§ What the task asks: Whenever a line below holds the word "from", copy that line.

┄┄┄┄┄┄┄┄┄┄┄┄┄┄┄┄┄┄┄┄

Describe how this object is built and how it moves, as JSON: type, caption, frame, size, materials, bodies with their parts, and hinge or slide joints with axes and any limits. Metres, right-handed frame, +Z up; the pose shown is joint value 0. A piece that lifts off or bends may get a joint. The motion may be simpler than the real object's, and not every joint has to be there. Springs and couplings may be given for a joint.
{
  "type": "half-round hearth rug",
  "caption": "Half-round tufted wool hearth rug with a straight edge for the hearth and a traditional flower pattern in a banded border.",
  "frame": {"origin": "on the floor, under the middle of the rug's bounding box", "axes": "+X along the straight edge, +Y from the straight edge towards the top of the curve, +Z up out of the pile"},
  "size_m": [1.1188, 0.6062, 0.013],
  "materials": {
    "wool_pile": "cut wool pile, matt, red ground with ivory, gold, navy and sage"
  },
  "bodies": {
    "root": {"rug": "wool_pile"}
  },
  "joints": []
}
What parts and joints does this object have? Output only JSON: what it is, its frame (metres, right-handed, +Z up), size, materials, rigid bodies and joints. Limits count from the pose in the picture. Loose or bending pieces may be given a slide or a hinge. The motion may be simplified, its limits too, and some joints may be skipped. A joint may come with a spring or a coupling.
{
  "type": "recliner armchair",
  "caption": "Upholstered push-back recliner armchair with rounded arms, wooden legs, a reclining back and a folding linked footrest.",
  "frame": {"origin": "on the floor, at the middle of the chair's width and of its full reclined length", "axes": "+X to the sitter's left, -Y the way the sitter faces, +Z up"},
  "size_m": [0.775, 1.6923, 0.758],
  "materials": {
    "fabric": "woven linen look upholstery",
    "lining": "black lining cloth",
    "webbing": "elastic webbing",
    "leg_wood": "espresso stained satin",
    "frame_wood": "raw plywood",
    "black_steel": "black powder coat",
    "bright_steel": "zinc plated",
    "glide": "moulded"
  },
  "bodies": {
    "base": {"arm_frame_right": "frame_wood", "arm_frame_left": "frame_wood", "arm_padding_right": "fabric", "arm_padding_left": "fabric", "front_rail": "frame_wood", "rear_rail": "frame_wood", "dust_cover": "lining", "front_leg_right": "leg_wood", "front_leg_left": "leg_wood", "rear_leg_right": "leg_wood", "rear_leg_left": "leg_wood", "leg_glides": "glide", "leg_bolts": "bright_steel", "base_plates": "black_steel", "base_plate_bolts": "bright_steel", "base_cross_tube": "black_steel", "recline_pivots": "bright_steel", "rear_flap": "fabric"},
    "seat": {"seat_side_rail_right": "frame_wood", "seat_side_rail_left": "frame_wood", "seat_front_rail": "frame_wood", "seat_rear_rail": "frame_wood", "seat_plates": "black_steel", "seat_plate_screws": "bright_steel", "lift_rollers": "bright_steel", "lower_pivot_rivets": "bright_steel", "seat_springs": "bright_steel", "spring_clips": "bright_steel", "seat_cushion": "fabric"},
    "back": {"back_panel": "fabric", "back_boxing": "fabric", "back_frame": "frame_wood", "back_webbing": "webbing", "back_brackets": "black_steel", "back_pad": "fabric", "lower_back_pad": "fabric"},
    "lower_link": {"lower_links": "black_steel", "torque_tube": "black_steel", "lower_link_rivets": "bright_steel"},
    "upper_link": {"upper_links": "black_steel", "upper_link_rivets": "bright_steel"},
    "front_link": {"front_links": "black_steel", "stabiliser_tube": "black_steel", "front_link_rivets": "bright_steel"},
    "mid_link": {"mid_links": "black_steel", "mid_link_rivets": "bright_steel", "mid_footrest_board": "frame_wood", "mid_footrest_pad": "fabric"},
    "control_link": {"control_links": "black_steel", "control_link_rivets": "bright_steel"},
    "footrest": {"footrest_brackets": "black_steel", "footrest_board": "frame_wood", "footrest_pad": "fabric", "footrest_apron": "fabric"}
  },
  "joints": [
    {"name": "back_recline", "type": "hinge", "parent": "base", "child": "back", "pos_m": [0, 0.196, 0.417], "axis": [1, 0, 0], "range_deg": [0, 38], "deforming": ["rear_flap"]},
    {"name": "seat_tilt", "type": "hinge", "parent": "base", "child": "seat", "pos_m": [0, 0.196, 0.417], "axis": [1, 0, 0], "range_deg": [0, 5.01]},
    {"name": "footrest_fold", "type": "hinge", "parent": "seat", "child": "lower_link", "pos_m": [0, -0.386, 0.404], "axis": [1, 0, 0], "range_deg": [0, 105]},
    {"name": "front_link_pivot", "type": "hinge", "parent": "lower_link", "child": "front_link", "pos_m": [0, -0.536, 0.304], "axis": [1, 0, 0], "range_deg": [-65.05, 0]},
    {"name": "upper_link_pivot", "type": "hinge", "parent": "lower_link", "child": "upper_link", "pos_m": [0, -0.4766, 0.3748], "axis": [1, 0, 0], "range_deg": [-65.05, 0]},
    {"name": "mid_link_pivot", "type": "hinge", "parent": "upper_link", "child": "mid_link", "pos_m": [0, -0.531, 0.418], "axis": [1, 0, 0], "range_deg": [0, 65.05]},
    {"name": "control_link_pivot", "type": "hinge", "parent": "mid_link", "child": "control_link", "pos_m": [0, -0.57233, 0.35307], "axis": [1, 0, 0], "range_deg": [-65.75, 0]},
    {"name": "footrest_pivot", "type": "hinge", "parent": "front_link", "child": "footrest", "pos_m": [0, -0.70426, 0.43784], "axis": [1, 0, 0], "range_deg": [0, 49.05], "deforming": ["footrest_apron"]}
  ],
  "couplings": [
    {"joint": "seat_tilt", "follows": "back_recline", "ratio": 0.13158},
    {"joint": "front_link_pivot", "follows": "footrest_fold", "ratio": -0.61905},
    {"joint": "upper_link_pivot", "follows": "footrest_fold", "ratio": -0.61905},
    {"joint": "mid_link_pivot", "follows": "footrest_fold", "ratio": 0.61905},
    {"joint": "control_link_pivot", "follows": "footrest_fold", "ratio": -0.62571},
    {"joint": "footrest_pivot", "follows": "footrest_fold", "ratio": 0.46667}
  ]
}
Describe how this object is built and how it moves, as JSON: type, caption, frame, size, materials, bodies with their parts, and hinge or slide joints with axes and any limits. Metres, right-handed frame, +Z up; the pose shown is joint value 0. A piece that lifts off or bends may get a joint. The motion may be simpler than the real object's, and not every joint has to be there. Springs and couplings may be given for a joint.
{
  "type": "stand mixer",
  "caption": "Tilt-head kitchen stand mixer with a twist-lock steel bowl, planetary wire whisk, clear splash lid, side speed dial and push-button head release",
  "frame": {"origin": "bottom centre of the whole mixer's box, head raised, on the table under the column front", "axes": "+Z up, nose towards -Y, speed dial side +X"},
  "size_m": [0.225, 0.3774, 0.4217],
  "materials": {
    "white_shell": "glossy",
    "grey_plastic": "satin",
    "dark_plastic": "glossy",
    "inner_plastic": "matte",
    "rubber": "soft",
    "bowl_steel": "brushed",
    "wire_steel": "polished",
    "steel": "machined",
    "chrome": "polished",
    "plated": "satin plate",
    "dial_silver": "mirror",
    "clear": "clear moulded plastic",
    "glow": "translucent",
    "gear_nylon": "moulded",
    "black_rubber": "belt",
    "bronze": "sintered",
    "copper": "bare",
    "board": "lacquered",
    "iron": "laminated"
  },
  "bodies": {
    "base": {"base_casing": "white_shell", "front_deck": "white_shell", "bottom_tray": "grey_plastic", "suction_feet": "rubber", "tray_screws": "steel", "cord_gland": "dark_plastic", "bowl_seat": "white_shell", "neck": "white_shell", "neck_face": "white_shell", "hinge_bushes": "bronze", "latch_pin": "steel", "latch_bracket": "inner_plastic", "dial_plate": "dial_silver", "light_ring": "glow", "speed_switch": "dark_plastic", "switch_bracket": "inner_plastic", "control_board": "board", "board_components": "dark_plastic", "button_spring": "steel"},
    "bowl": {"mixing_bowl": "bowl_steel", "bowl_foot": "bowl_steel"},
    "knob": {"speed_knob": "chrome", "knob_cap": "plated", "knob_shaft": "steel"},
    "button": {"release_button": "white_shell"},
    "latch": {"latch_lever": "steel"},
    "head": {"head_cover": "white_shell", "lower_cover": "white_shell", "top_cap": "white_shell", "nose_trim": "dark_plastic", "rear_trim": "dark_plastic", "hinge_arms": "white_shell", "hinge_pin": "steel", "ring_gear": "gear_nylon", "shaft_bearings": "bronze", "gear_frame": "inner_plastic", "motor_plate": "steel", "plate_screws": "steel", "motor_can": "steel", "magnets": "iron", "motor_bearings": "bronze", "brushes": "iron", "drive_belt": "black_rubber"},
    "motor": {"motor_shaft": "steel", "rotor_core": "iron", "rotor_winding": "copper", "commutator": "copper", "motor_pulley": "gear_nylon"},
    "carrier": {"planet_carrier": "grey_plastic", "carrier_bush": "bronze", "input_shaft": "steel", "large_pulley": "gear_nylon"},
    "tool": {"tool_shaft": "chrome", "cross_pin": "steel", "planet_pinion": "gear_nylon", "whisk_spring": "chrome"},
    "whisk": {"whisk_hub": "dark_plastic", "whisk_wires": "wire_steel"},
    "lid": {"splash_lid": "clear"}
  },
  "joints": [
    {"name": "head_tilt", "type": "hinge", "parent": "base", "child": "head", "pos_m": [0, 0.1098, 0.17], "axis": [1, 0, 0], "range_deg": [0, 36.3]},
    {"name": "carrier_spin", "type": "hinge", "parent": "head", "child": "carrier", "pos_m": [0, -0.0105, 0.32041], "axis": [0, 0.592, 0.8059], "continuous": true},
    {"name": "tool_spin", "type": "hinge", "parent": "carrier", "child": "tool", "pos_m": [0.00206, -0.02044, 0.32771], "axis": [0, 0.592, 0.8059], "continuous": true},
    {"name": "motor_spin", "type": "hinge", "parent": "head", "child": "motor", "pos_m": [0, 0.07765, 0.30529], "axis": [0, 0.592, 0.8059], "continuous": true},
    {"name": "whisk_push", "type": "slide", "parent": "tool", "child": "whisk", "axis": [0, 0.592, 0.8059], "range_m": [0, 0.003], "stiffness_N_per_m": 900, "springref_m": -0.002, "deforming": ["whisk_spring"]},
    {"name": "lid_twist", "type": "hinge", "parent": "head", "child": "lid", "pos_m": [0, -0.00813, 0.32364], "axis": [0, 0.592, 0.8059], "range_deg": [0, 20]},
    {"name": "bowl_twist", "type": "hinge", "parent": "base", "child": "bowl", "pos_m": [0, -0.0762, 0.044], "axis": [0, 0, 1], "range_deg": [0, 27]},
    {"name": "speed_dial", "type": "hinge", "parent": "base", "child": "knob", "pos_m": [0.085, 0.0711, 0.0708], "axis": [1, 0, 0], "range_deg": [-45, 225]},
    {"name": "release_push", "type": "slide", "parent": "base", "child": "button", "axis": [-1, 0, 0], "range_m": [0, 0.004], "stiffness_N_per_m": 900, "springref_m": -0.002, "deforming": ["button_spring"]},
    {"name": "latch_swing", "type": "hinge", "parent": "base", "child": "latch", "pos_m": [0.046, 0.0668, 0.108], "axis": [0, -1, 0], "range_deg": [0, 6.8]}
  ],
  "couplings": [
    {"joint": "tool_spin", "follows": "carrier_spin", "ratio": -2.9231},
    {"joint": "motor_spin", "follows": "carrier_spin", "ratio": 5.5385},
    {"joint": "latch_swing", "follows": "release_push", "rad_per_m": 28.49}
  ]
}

┄┄┄┄┄┄┄┄┄┄┄┄┄┄┄┄┄┄┄┄

§ Right answer:
  "frame": {"origin": "on the floor, under the middle of the rug's bounding box", "axes": "+X along the straight edge, +Y from the straight edge towards the top of the curve, +Z up out of the pile"},
What parts and joints does this object have? Output only JSON: what it is, its frame (metres, right-handed, +Z up), size, materials, rigid bodies and joints. Limits count from the pose in the picture. Loose or bending pieces may be given a slide or a hinge. The motion may be simplified, its limits too, and some joints may be skipped. A joint may come with a spring or a coupling.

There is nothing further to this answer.